4. Networks and influence: where Guthrie’s work is amplified
Her work appears on platforms associated with conservative evangelical networks—The Gospel Coalition, Crossway, Desiring God—and she frequently collaborates with well-known figures in that ecosystem, which both amplifies her reach and situates her within a particular theological and denominational milieu that values expository and biblical-theological approaches [2] [9] [10]. Those affiliations broaden her audience but also align her with editorial and doctrinal commitments that readers should recognize when assessing her perspective.
5. Practical ministry impact and reported programs
Beyond books, Guthrie and her husband run grief-focused initiatives—Respite Retreats and involvement with GriefShare used in thousands of churches—demonstrating an organizational commitment to sustained support for bereaved families rather than only authorial sympathy [8]. Her emphasis on concrete guidance for interacting with grieving people culminated in What Grieving People Wish You Knew, a resource she developed from interviews and pastoral experience to specify helpful and harmful responses [9].

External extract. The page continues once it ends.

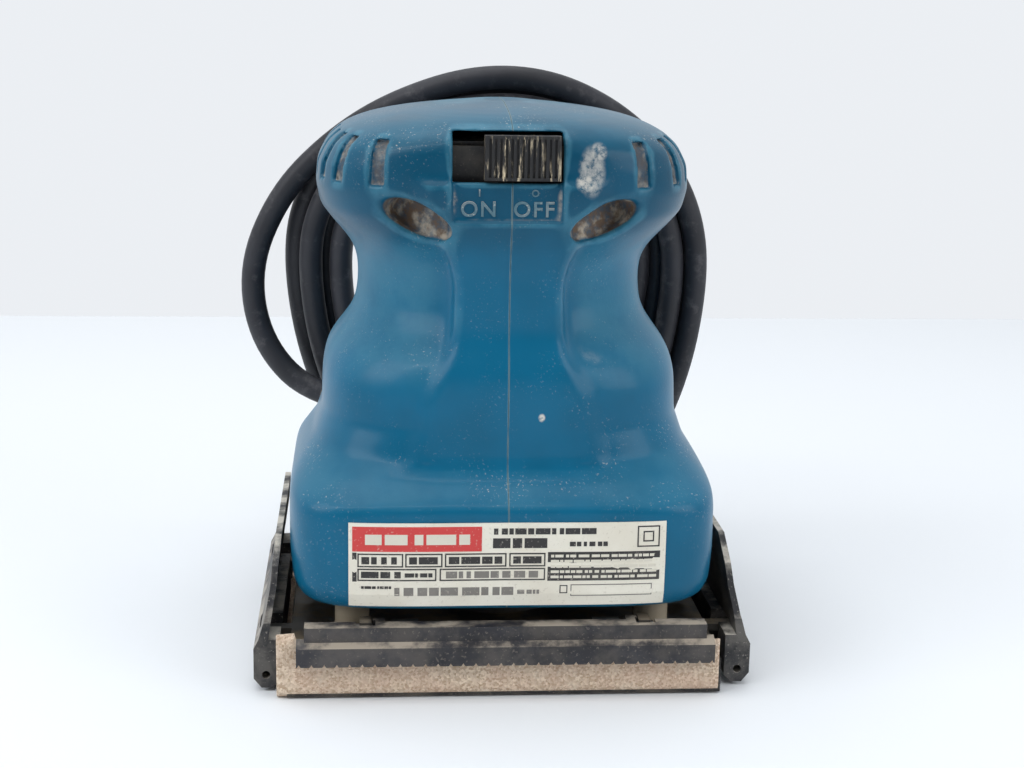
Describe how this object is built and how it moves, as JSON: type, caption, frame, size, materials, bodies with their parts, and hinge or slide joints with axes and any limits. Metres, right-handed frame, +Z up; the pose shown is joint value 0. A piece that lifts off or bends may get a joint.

6. Caveats, critique and unanswered questions
Available profiles are consistently positive and draw heavily on Guthrie’s own account of events and ministry; independent journalistic scrutiny of program outcomes, attendee diversity, or long-term effectiveness of her workshops is not present in the provided sources, so assertions about measurable impact or critique beyond theological alignment cannot be responsibly made from these documents [3] [8] [6]. Likewise, while her network of conservative evangelical publishers and ministries bolsters reach, readers should note the possible editorial and theological priorities shaping how her work is promoted [2] [10].